Then I would go back taking a shower, having lunch at 12pm.

吃完飯後,下午可以去逛逛。菩提迦耶和藍毗尼一樣,有各派寺院,建築風情各不相同,像是佛寺大觀園。我主要都在大覺寺,逛得不多,下圖分別是(1)小巧幽靜的薩迦寺,住宿一天100盧比,很乾淨,但是廁所在外面;(2)立體壇城的精緻不丹寺,住宿分新舊樓,沒記錯的話是300盧比和500盧比;(3)日本人建的石製大佛像;(4)日本寺;(5)另一個日本寺;(5)某寺門上的月亮,這兔子又讓我想到頂果欽哲仁波切。

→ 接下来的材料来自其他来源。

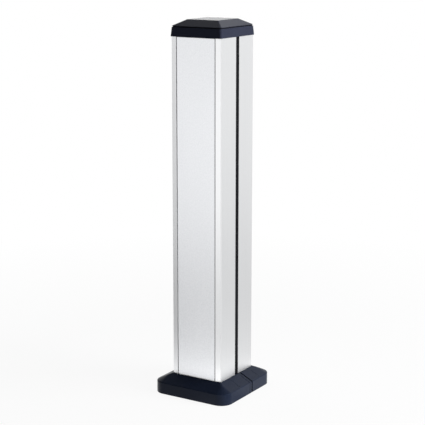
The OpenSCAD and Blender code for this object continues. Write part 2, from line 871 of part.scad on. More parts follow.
module earth_tabs() color([0.85, 0.75, 0.4]) {
    to_both_covers() earth_tab();
}

column_body();
front_cover();
rear_cover();
left_side_strip();
right_side_strip();
top_cap();
cap_carrier();
cap_carrier_screws();
base_cover_front();
base_cover_rear();
base_joint_brackets();
base_plate();
floor_pad();
column_screws();
cable_bush_front();
cable_bush_rear();
cable_clamp_front();
cable_clamp_rear();
clamp_screws();
earth_bolt();
earth_nut();
earth_washers();
earth_tabs();
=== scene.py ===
import math

import bmesh
import bpy
from mathutils import Matrix, Vector


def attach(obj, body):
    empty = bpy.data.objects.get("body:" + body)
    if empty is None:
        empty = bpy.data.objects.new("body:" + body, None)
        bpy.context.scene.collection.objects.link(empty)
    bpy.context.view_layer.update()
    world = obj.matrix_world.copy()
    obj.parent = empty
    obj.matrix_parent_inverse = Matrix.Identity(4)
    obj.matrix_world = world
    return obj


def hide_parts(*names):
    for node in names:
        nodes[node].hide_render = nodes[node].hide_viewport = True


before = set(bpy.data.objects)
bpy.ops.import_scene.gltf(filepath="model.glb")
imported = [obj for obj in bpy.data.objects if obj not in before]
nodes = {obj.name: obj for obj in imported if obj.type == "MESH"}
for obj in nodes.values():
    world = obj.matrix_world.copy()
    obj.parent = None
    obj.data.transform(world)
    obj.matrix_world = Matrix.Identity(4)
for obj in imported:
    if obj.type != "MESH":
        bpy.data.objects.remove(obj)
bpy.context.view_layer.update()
print("frame loaded:", len(nodes), "CAD nodes")

mm = 0.001

cameraPlan = {  # metres and degrees, the lens and the film in mm
    "azimuth": 32.134,  # from the front towards the right side
    "elevation": 12.214,
    "distance": 2.4317,
    "aimHeight": 0.3498,
    "across": -0.000371,  # how far the camera stands off its aiming line
    "up": -0.00795,
    "lens": 110.515,
    "film": 36,
    "farthest": 50,
}


def addCamera(plan):
    azimuth, elevation = math.radians(plan["azimuth"]), math.radians(plan["elevation"])
    level = math.cos(elevation)
    back = Vector((math.sin(azimuth) * level, -math.cos(azimuth) * level, math.sin(elevation)))
    right = Vector((math.cos(azimuth), math.sin(azimuth), 0))
    up = back.cross(right)
    data = bpy.data.cameras.new("camera")
    data.sensor_width = plan["film"]
    data.lens = plan["lens"]
    data.clip_end = plan["farthest"]
    camera = bpy.data.objects.new("camera", data)
    place = Vector((0, 0, plan["aimHeight"])) + back * plan["distance"]
    place += right * plan["across"] + up * plan["up"]
    turn = Matrix((right, up, back)).transposed().to_4x4()
    camera.matrix_world = Matrix.Translation(place) @ turn
    bpy.context.scene.collection.objects.link(camera)
    bpy.context.scene.camera = camera


addCamera(cameraPlan)
bpy.context.scene.view_settings.view_transform = "Standard"
print("camera placed")

white = (1, 1, 1, 1)
edgeStops = [(0.8, 1), (0.985, 0)]  # by how well the rounded normal agrees with the true one
nookStops = [(0.25, 1), (0.85, 0)]  # by how open the surface lies


def grey(level):
    return level, level, level, 1


class Wire:  # one output socket; sums on it add Math nodes
    def __init__(self, paint, socket):
        self.paint = paint
        self.socket = socket

    def calc(self, how, first, second):
        return self.paint.add("ShaderNodeMath", {"operation": how}, {0: first, 1: second})

    def __add__(self, other):
        return self.calc("ADD", self, other)

    def __radd__(self, other):
        return self.calc("ADD", other, self)

    def __sub__(self, other):
        return self.calc("SUBTRACT", self, other)

    def __rsub__(self, other):
        return self.calc("SUBTRACT", other, self)

    def __mul__(self, other):
        return self.calc("MULTIPLY", self, other)

    def __rmul__(self, other):
        return self.calc("MULTIPLY", other, self)

    def __truediv__(self, other):
        return self.calc("DIVIDE", self, other)

    def __rtruediv__(self, other):
        return self.calc("DIVIDE", other, self)


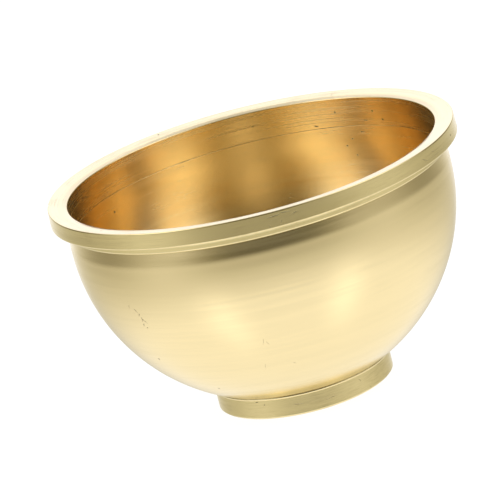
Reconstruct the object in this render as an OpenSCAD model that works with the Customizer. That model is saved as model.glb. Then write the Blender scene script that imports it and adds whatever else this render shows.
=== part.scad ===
// Shaving bowl: a round metal bowl with a collar at its rim and a foot ring under it.
// The origin is the centre of the foot on the resting plane, +Z is up, and all sizes are in millimetres.
// Every piece is a figure of revolution about Z. The pieces meet in a lap joint under the rim and in a
// ball-shaped seat on the foot, and each joint is closed by a ring of filler metal.

/* [Overall] */
// Outside diameter of the rim band, the widest part of the bowl
rim_d = 110; // [90:1:132]
// Height from the resting plane to the top edge of the lip
bowl_h = 64.5; // [53:0.5:85]

/* [Bowl wall] */
// Wall thickness of the body
wall = 1.7; // [1.2:0.1:2.5]
// Radius of the flattened floor inside the bowl
floor_r = 200; // [120:10:400]
// Radius of the turn between the floor and the round side
knuckle_r = 14; // [8:1:20]
// Gap under the middle of the bowl, from the resting plane to the shell
recess_h = 2.8; // [2:0.2:5]

/* [Rim] */
// How far the band stands out past the body
overhang = 3.6; // [2:0.2:6]
// Height of the band
band_h = 4.4; // [3:0.2:8]
// How far the lip slopes down from its outer edge to its inner edge
lip_drop = 0.95; // [0:0.05:1.5]
// Height of the step under the band
step_h = 2.5; // [1.5:0.1:4]
// How far the step stands out past the body
step_out = 0.35; // [0.2:0.05:1]
// Flat broken edge along the band and the step
edge = 0.25; // [0.1:0.05:0.5]

/* [Foot] */
// Outside diameter of the foot ring
foot_d = 47.6; // [38:0.2:60]
// Height of the body's round side above the resting plane, where it passes over the foot's outer wall
foot_h = 5.9; // [4.5:0.1:9]
// Thickness of the foot ring
foot_wall = 3.6; // [2.5:0.1:6]
// Flat broken edge round the bottom of the foot ring
foot_edge = 0.5; // [0.2:0.1:1]

/* [Joints] */
// How far the collar's skirt laps down inside the shell, below the step
lap_h = 2.0; // [1.2:0.1:4]
// Radial and end clearance in the lap joint, filled by the filler metal
joint_gap = 0.05; // [0.02:0.01:0.1]
// Radius of the filler ring in the seam round the inside
seam_wire_r = 0.35; // [0.2:0.05:0.5]
// Radius of the filler bead round the top of the foot ring
bead_r = 0.5; // [0.4:0.05:0.7]

/* [Hidden] */
$fn = 256;

rim_r = rim_d / 2;
body_r = rim_r - overhang;
inner_r = body_r - wall;
foot_r = foot_d / 2;

// Heights of the rim's features, measured down from the lip
band_z = bowl_h - band_h;
step_z = band_z - step_h;
seam_z = step_z - lap_h;
step_r = body_r + step_out;

// The side is a ball below ball_z and a straight wall above it
ball_z = foot_h + sqrt(body_r * body_r - foot_r * foot_r);
floor_z = recess_h + wall + floor_r;

// Centre of the turn between the ball and the floor: it touches both circles from inside
floor_rise = floor_z - ball_z;
side_reach = inner_r - knuckle_r;
floor_reach = floor_r - knuckle_r;
turn_y = (side_reach * side_reach + floor_rise * floor_rise - floor_reach * floor_reach)
    / (2 * floor_rise);
turn_x = sqrt(side_reach * side_reach - turn_y * turn_y);

// Radii on the shell's underside where the ball passes into the turn, and the turn into the floor
side_touch = turn_x * body_r / side_reach;
floor_touch = turn_x * (floor_r + wall) / floor_reach;

// Height of the shell's underside at radius r
function underside(r) =
    r > side_touch ? ball_z - sqrt(body_r * body_r - r * r)
    : r > floor_touch ? ball_z + turn_y - sqrt(pow(knuckle_r + wall, 2) - pow(r - turn_x, 2))
    : floor_z - sqrt(pow(floor_r + wall, 2) - r * r);

// The foot's outer wall ends where it reaches the shell
foot_top = underside(foot_r);

// The lap joint splits the wall in half
lap_r = inner_r + wall / 2;
reach = rim_r + bowl_h;

// Keeps the half of a profile that a revolution may use
module right_half() {
    intersection() {
        children();
        translate([0, -reach]) square([reach, 3 * reach]);
    }
}

// The bowl's hollow as a filled outline, grown outwards by t
module hollow_outline(t) {
    translate([0, ball_z]) square([inner_r + t, reach - ball_z]);
    right_half() difference() {
        intersection() {
            translate([0, ball_z]) circle(r = inner_r + t);
            translate([0, floor_z]) circle(r = floor_r + t);
        }
        turn_wedge();
    }
    right_half() translate([turn_x, ball_z + turn_y]) circle(r = knuckle_r + t);
}

// The corner between the two tangent directions, which the turn's circle replaces
module turn_wedge() {
    side_dir = [turn_x, turn_y] / side_reach;
    floor_dir = [turn_x, turn_y - floor_rise] / floor_reach;
    translate([turn_x, ball_z + turn_y])
        polygon([[0, 0], reach * side_dir, reach * (side_dir + floor_dir), reach * floor_dir]);
}

// The filler ring's section, centred in the seam at the wall's inner face
module seam_wire() {
    translate([inner_r + seam_wire_r / 2, seam_z]) circle(r = seam_wire_r);
}

// The filler bead's section, centred inside the corner between the foot and the shell so that half of
// its radius stands out past the foot
module foot_bead() {
    translate([foot_r - bead_r / 2, foot_top - bead_r / 3]) circle(r = bead_r);
}

// The wall of the bowl up to the step, with half its thickness left as a tongue outside the lap joint
module shell_section() {
    difference() {
        hollow_outline(wall);
        hollow_outline(0);
        translate([0, seam_z]) square([lap_r + joint_gap, reach]);
        translate([0, step_z - joint_gap]) square([reach, reach]);
        seam_wire();
    }
}

// Band, step and skirt in one turned collar with a lip that slopes inwards
module collar_section() {
    difference() {
        polygon([
            [0, seam_z], [lap_r, seam_z], [lap_r, step_z],
            [step_r - edge, step_z], [step_r, step_z + edge], [step_r, band_z],
            [rim_r - edge, band_z], [rim_r, band_z + edge],
            [rim_r, bowl_h - edge], [rim_r - edge, bowl_h],
            [inner_r, bowl_h - lip_drop], [0, bowl_h - lip_drop]
        ]);
        hollow_outline(0);
        seam_wire();
    }
}

// A plain ring whose top is cut to the round of the shell
module foot_section() {
    difference() {
        polygon([
            [foot_r - foot_wall + foot_edge, 0], [foot_r - foot_edge, 0],
            [foot_r, foot_edge], [foot_r, foot_top + wall],
            [foot_r - foot_wall, foot_top + wall], [foot_r - foot_wall, foot_edge]
        ]);
        hollow_outline(wall);
        foot_bead();
    }
}

module bowl_shell() {
    color([0.86, 0.73, 0.45]) rotate_extrude() shell_section();
}

module rim_ring() {
    color([0.78, 0.70, 0.46]) rotate_extrude() collar_section();
}

module rim_braze() {
    color([0.50, 0.36, 0.16]) rotate_extrude() difference() {
        seam_wire();
        hollow_outline(0);
    }
}

module foot_ring() {
    color([0.72, 0.63, 0.40]) rotate_extrude() foot_section();
}

module foot_braze() {
    color([0.93, 0.82, 0.56]) rotate_extrude() difference() {
        foot_bead();
        hollow_outline(wall);
    }
}

bowl_shell();
rim_ring();
rim_braze();
foot_ring();
foot_braze();
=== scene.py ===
"""A shaving bowl in turned brass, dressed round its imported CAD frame.

Five pieces of revolution stand in for the five CAD nodes: the ball-shaped shell, the rim collar with its
sloping lip, the filler ring in the inside seam, the foot ring and the filler bead above the foot. Each is
a profile in the radius-height plane carried round the Z axis on a numpy grid. Knocks, a nick and lathe
waviness are part of the surfaces; the finest tool lines, pits and scratches are in the materials.
"""

import logging
import math
from dataclasses import dataclass, field
from enum import Enum
from typing import Callable, ClassVar, Optional, Sequence, Union

import bpy
import numpy as np
from mathutils import Matrix, Vector


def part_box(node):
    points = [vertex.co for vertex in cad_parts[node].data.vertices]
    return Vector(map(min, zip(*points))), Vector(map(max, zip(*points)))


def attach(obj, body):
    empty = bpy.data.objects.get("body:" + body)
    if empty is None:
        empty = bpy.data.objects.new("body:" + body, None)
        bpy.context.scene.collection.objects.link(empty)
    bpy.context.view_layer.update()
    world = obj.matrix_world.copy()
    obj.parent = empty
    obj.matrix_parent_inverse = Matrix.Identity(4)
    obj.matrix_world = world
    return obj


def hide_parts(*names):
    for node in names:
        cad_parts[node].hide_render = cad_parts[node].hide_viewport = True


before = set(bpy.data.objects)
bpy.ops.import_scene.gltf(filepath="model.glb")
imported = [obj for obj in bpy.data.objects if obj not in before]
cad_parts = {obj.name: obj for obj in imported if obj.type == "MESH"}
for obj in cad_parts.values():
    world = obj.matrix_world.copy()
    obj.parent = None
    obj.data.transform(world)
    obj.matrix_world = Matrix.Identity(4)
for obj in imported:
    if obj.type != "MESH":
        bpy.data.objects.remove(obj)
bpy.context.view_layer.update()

LOG = logging.getLogger("shaving_bowl")
MM = 0.001
ROUND_STEPS = 8
WAVES = 24
UV_SCALE = 10.0
VECTOR_SOCKETS = ("Object", "Ring")
LINE_TINT = (0.74, 0.60, 0.32)
WORN_TINT = (0.97, 0.84, 0.52)
DIRT_TINT = (0.10, 0.065, 0.022)
PIT_SCALE = 310.0
PIT_SIZE = 0.11
HAIR_DEPTH = 0.002 * MM
MARK_DEPTH = 0.03 * MM

Colour = tuple[float, float, float]
Value = Union[float, Sequence[float], "Signal"]


# --------------------------------------------------------------------------------------------------
# Profiles
# --------------------------------------------------------------------------------------------------


@dataclass(frozen=True)
class Corner:
    """A corner of a turned outline.

    Args:
        r: distance from the axis, in metres.
        z: height above the resting plane, in metres.
        soft: radius that rounds the corner, in metres.
    """

    r: float
    z: float
    soft: float = 0.0


@dataclass
class Profile:
    """A turned outline as points in the radius-height plane, with the solid on its left.

    Args:
        points: rows of radius and height, in metres.
        edge: 1 at each broken or rounded corner, 0 elsewhere, one number a point.
        closed: whether the last point joins the first, as on a ring.
        inside: 1 where the surface belongs to the bowl's hollow, one number a point.
        painted_light: share of the finish's painted light colour, one number a point: painted shade low on
            the shell, painted sheen on the lip.
    """

    points: np.ndarray
    edge: np.ndarray
    closed: bool
    inside: Optional[np.ndarray] = None
    painted_light: Optional[np.ndarray] = None

    def lengths(self) -> np.ndarray:
        """Returns the distance along the outline up to each point, in metres."""
        steps = np.hypot(*np.diff(self.points, axis=0).T)
        return np.concatenate([[0.0], np.cumsum(steps)])

    def normals(self) -> np.ndarray:
        """Finds the outward direction at each point: the travel direction turned a quarter to the right.

        Returns:
            Rows of radius and height shares.
        """
        if self.closed:
            along = np.roll(self.points, -1, 0) - np.roll(self.points, 1, 0)
        else:
            along = np.gradient(self.points, axis=0)
        along /= np.maximum(np.hypot(*along.T), 1e-12)[:, None]
        return np.stack([along[:, 1], -along[:, 0]], 1)


def arc(centre: tuple[float, float], radius: float, start: float, stop: float, count: int) -> np.ndarray:
    """Points on a circular arc: the centre plus the radius at evenly spaced angles.

    Args:
        centre: radius and height of the arc's centre.
        radius: the arc's radius.
        start: first angle in radians, from the outward direction, counter-clockwise.
        stop: last angle in radians.
        count: number of points, ends included.

    Returns:
        Rows of radius and height.
    """
    angles = np.linspace(start, stop, count)
    return np.stack([centre[0] + radius * np.cos(angles), centre[1] + radius * np.sin(angles)], 1)


def straight(first: np.ndarray, last: np.ndarray, step: float) -> np.ndarray:
    """Points on a straight run, spaced by a cosine so that they crowd towards both ends.

    Args:
        first: starting point.
        last: end point.
        step: spacing in the middle of the run.

    Returns:
        Rows of radius and height, both ends left out.
    """
    count = max(3, int(np.hypot(*(last - first)) / step) + 3)
    share = (1.0 - np.cos(np.linspace(0.0, math.pi, count))) / 2.0
    return first + (last - first) * share[1:-1, None]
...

After lunch, there are plenty of temples around for visit. It is similar to Lumbini where you see architecture of various traditions. I spend most of the time in Mahabodhi so did not visit many other temples, except for: (1) Sakya Monastery – small but quiet, clean rooms for 100 Rupee a day with shared toilet/shower; (2) Bhutan Monastery – exquisite mandala, offering rooms for 300 or 500 Rupees a day; (3)64 ft tall Buddha Statue; (4) Japanese Temple; (5) Another Japanese Temple (which I did not even walk inside); (6) Moon image on the door of a temple. The rabbit reminds me of Dilgo Khyentse Rinpoche.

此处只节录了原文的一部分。